The killings came after a Sunni cleric, Sheikh Hamed al-Kubaisi, called in a sermon at the protest site on Friday for the creation of an army to defend Sunnis.

Gunmen also shot dead two football players in Fallujah west of the capital, police and a doctor said, and an AFP journalist there said armed men were patrolling the city in cars.

And five Sahwa militiamen were killed when gunmen attacked a checkpoint south of Tikrit, police and a doctor said.

The oil-rich province of Kirkuk is one of the most disputed areas by the regional government and the Iraqi government in Baghdad.

The Kurds are seeking to integrate the province into the semi-autonomous Kurdistan Region clamming it to be historically a Kurdish city, it lies just south border of the Kurdistan autonomous region, the population is a mix of majority Kurds and minority of Arabs, Christians and Turkmen, lies 250 km northeast of Baghdad.
Kurds have a strong cultural and emotional attachment to Kirkuk, which they call "the Kurdish Jerusalem." Kurds see it as the rightful and perfect capital of an autonomous Kurdistan state.

Article 140 of the Iraqi constitution is related to the normalization of the situation in Kirkuk city and other disputed areas through having back its Kurdish inhabitants and repatriating the Arabs relocated in the city during the former regime’s time to their original provinces in central and southern Iraq.
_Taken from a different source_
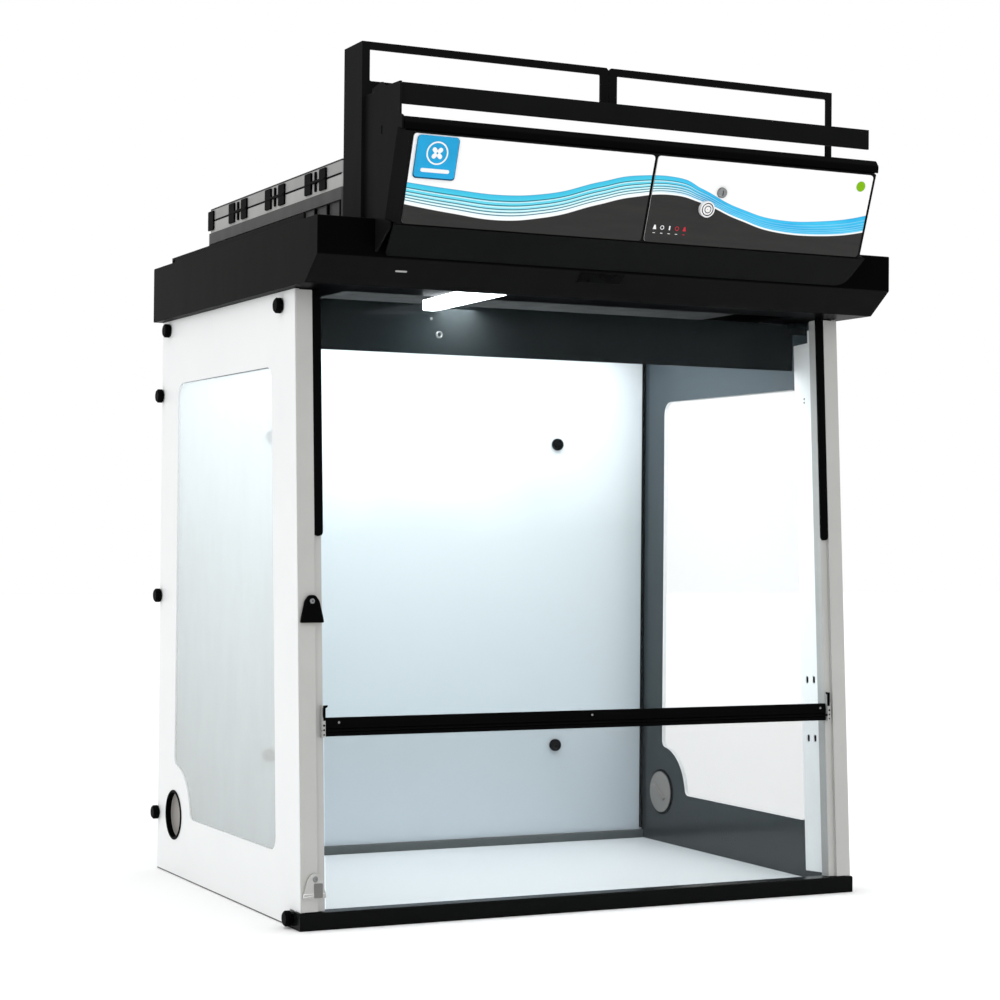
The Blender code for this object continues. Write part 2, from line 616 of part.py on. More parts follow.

The article also calls for conducting a census to be followed by a referendum to let the inhabitants decide whether they would like Kirkuk to be annexed to the autonomous Iraqi Kurdistan region or having it as an independent province.

The former regime of Iraqi President Saddam Hussein had forced over 250,000 Kurdish residents to give up their homes to Arabs in the 1970s, to "Arabize" the city and the region's oil industry.

The last ethnic-breakdown census in Iraq was conducted in 1957, well before Saddam began his program to move Arabs to Kirkuk. That count showed 178,000 Kurds, 48,000 Turkomen, 43,000 Arabs and 10,000 Assyrian-Chaldean Christians living in the city.